Jesus. It was unbelievable. He slaughtered everyone. Darren Fletcher got it. Alan Smith. Van der
Sar. Roy was taking them all down.
There was no game that week and I was due to go to Dubai to visit our soccer school. That morning
Gary Neville called me from the players’ dressing room and asked me to come in. Down I went,
expecting Roy to have apologised. I took my seat. Gary promptly announced that the players were not
happy with the training. I couldn’t believe my ears. ‘You what?’ I said. Roy had a major influence on
the dressing room and I believe that he had used that influence to try and turn the situation. Listen,
Carlos Queiroz was a great coach, a great trainer. Yes, he could be repetitive with some exercises,
but that’s what makes footballers: force of habit.
I let them have it. ‘You pulled me down here to complain about the training? Don’t you start, the
pair of you … Who are you talking to?’ And I walked out.

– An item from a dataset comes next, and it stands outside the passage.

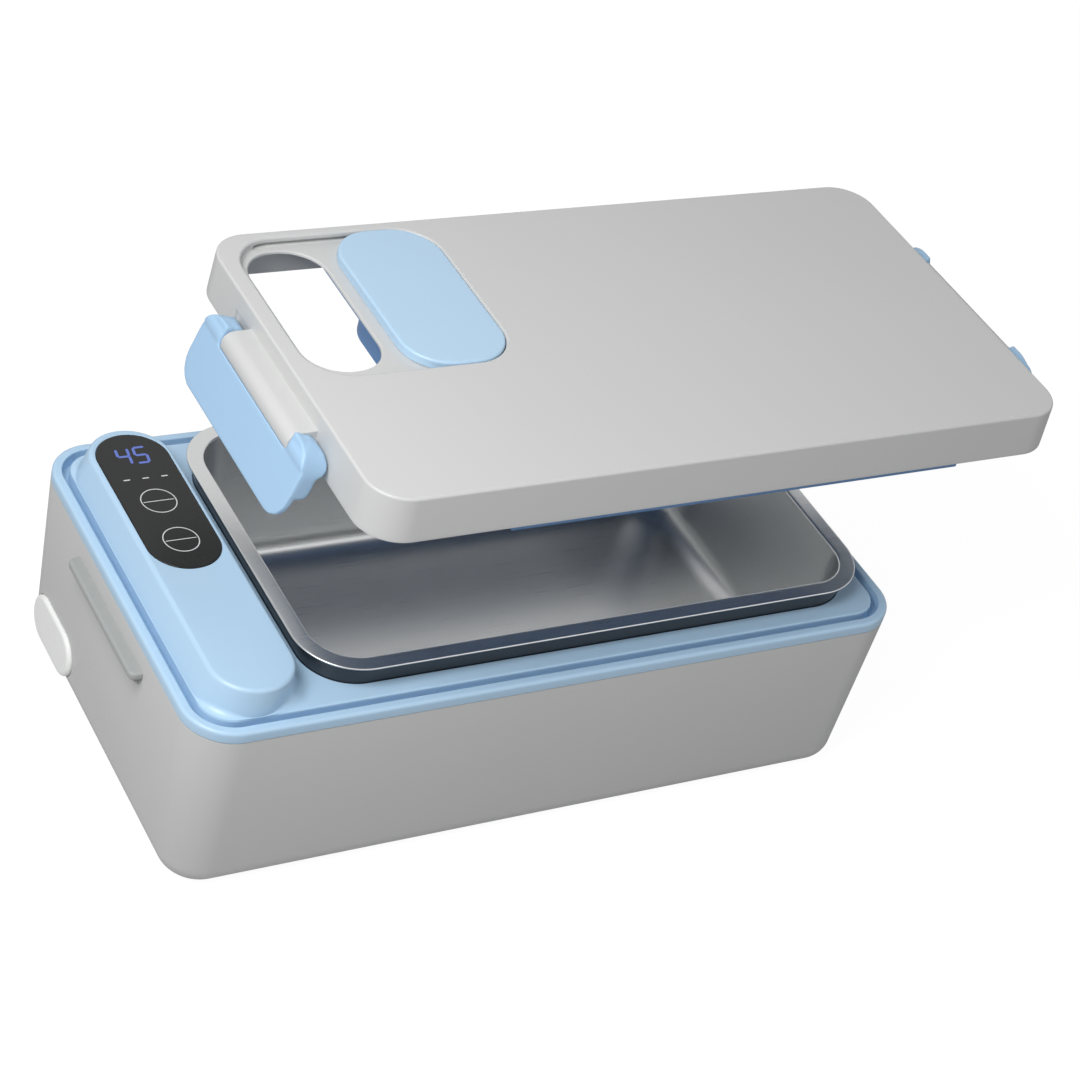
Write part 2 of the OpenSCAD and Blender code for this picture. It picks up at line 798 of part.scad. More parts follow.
module lid_seal() {
    z1 = liner_top - liner_t;
    color([0.93, 0.93, 0.94])
    translate(lid_rest)
    difference() {
        band(rim_l - 2, rim_wy - 2, rim_corner - 1, tray_rim_w - 2.4, tray_top + fit_gap, z1, tray_x);
        band(rim_l - 4, rim_wy - 4, rim_corner - 2, tray_rim_w - 4.4, tray_top - eps, tray_top + 0.6, tray_x);
    }
}

module lid_screws() {
    z1 = liner_top - liner_t;
    color([0.7, 0.7, 0.72])
    translate(lid_rest)
    lid_boss_places() {
        translate([0, 0, z1 - 1.2]) cylinder(r = 2.2, h = 1.2);
        translate([0, 0, z1 - 1.2]) cylinder(r = 1.1, h = 1.2 + liner_t + 2.4);
    }
}

module slider_cover() {
    w = recess_back - recess_front - 2 * slide_gap;
    cx = slider_left + slider_w / 2;
    cy = (recess_front + recess_back) / 2;
    z0 = recess_z + fit_gap;
    color([0.68, 0.81, 0.92])
    translate(lid_rest) {
        skin(slider_w, w, slider_r, concat([[0, z0]], top_round(0, lid_top + 0.2, 0.9)), cx, cy);
        translate([cx - tongue_l / 2, cy - w / 2 - tongue_out, z0])
            cube([tongue_l, w + 2 * tongue_out, tongue_t]);
    }
}

// Side view of an ear and its leg about the pin's axis, with a rounded inner corner at the foot
module ear_side() {
    circle(r = ear_r);
    polygon(concat([[bar_r, 0], [-leg_in, 0]],
        [for (k = [0:edge_steps])
            let (a = 180 + 90 * k / edge_steps)
            [-leg_in + leg_r * (1 + cos(a)), -leg_drop + leg_r * (1 + sin(a))]],
        [[bar_r, -leg_drop]]));
}

// A latch in its closed place on the right end: ears round the pin, paddle outside, lip below
module latch_form() {
    top = axis_z + ear_r;
    ear_l = latch_l / 2 - bar_l / 2 - slide_gap;
    difference() {
        intersection() {
            union() {
                translate([axis_x + paddle_in, -latch_l / 2, paddle_bottom])
                    cube([latch_t, latch_l, axis_z - paddle_bottom]);
                for (y = [latch_l / 2, -latch_l / 2 + ear_l])
                    translate([axis_x, y, axis_z])
                        rotate([90, 0, 0]) linear_extrude(ear_l) ear_side();
                translate([axis_x, -bar_l / 2 + 1.5, paddle_bottom])
                    cube([paddle_in + eps, bar_l - 3, lip_t]);
            }
            translate([axis_x - ear_r - eps, 0, (top + paddle_bottom) / 2])
                rotate([90, 0, 90])
                    linear_extrude(2 * (ear_r + eps))
                        polygon(outline(latch_l, top - paddle_bottom, paddle_r));
        }
        y_rod(bar_r + slit, bar_l + 2 * slide_gap, axis_x, axis_z);
        y_rod(pin_d / 2 + pin_gap, latch_l + 2, axis_x, axis_z);
    }
}

// Turns what is drawn in the closed place on the right end out to the freed latch's angle
module swing_out() {
    translate([axis_x, 0, axis_z])
        rotate([0, -latch_rest, 0])
            translate([-axis_x, 0, -axis_z]) children();
}

module latch_right() {
    color([0.66, 0.79, 0.91])
    translate(lid_rest) swing_out() latch_form();
}

module latch_left() {
    color([0.66, 0.79, 0.91])
    translate(lid_rest) mirror([1, 0, 0]) swing_out() latch_form();
}

module latch_pin() {
    y_rod(pin_d / 2, bar_l + 18, axis_x, axis_z);
}

module latch_pin_right() {
    color([0.75, 0.75, 0.77])
    translate(lid_rest) latch_pin();
}

module latch_pin_left() {
    color([0.75, 0.75, 0.77])
    translate(lid_rest) mirror([1, 0, 0]) latch_pin();
}

lower_shell();
rubber_feet();
base_screws();
top_deck();
control_panel();
display_module();
control_board();
board_screws();
touch_pads();
tray_collar();
heater_well();
heater_plate();
ptc_heaters();
thermostat();
insulation_pad();
battery_cells();
battery_holder();
power_board();
power_inlet();
internal_wires();
port_plug();
food_tray();
lid_shell();
lid_liner();
lid_seal();
lid_screws();
slider_cover();
latch_pin_left();
latch_pin_right();
latch_left();
latch_right();
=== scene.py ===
"""Electric lunch box: a grey drafted shell with a pale blue deck, a steel tray over a heated well,
a touch panel on a raised pod, and a lid held above it with a sliding cover and two end latches.

Sizes are in millimetres in each section and become metres where the mesh is made.
"""
import math
import bpy
import numpy as np
from mathutils import Matrix


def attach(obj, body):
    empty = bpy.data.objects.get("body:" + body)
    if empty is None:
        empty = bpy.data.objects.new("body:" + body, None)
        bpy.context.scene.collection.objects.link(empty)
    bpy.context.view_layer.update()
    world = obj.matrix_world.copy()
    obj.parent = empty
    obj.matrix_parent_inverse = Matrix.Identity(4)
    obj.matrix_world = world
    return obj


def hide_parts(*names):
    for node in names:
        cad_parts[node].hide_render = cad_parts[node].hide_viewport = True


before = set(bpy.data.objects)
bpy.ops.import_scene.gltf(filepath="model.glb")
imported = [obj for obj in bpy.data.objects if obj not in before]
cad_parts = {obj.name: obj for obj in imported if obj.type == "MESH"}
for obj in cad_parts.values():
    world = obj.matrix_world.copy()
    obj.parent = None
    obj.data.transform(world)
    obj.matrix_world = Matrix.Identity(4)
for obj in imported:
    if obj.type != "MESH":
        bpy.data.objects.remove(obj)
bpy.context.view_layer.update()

# The table and the light: a pale table top that runs out to white, one broad lamp high on the
# left, a weaker one on the right and an even sky, so that a colour shows about as it is written.
view = bpy.context.scene
view.view_settings.view_transform = "Standard"

table_mesh = bpy.data.meshes.new("table_top")
half = 6
table_mesh.from_pydata([(-half, -half, 0), (half, -half, 0), (half, half, 0), (-half, half, 0)],
                       [], [(0, 1, 2, 3)])
table_top = bpy.data.objects.new("table_top", table_mesh)
view.collection.objects.link(table_top)
table_paint = bpy.data.materials.new("table_paint")
table_paint.use_nodes = True
links = table_paint.node_tree.links
nodes = table_paint.node_tree.nodes
nodes.clear()
paint = nodes.new("ShaderNodeBsdfDiffuse")
paint.inputs["Color"].default_value = (0.58, 0.58, 0.58, 1)
glow = nodes.new("ShaderNodeEmission")
glow.inputs["Strength"].default_value = 1.24
seen = nodes.new("ShaderNodeLightPath")
# To the camera this share of the table is plain light, and the rest keeps the shadow
share = nodes.new("ShaderNodeMath")
share.operation = "MULTIPLY"
share.inputs[1].default_value = 0.76
blend = nodes.new("ShaderNodeMixShader")
out = nodes.new("ShaderNodeOutputMaterial")
links.new(seen.outputs["Is Camera Ray"], share.inputs[0])
links.new(share.outputs[0], blend.inputs[0])
links.new(paint.outputs[0], blend.inputs[1])
links.new(glow.outputs[0], blend.inputs[2])
links.new(blend.outputs[0], out.inputs["Surface"])
table_mesh.materials.append(table_paint)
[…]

Later, Roy came up to see me and I told him, ‘I know what’s happened.’ Then I started on the
video. ‘What you did in that interview was a disgrace, a joke. Criticising your team-mates. And
wanting that to go out.’
Roy’s suggestion was that we should show the video of the interview to the players and let them
decide. I agreed and the whole team came up to see it. David Gill was in the building, but declined
my invitation to take a seat for the show. He thought it best to leave it to me. But Carlos and all the
staff joined the audience.
Roy asked the players whether they had anything to say about what they had just seen.
Edwin van der Sar said yes. He told Roy he was out of line criticising his team-mates. So Roy
attacked Edwin. Who did he think he was, what did Edwin know about Manchester United? Van
Nistelrooy, to his credit, piped up to support Van der Sar, so Roy rounded on Ruud. Then he started
on Carlos. But he saved the best for me.
‘You brought your private life into the club with your argument with Magnier,’ he said.
At that point, players started walking out. Scholes, Van Nistelrooy, Fortune.
The hardest part of Roy’s body is his tongue. He has the most savage tongue you can imagine. He
can debilitate the most confident person in the world in seconds with that tongue. What I noticed about
him that day as I was arguing with him was that his eyes started to narrow, almost to wee black beads.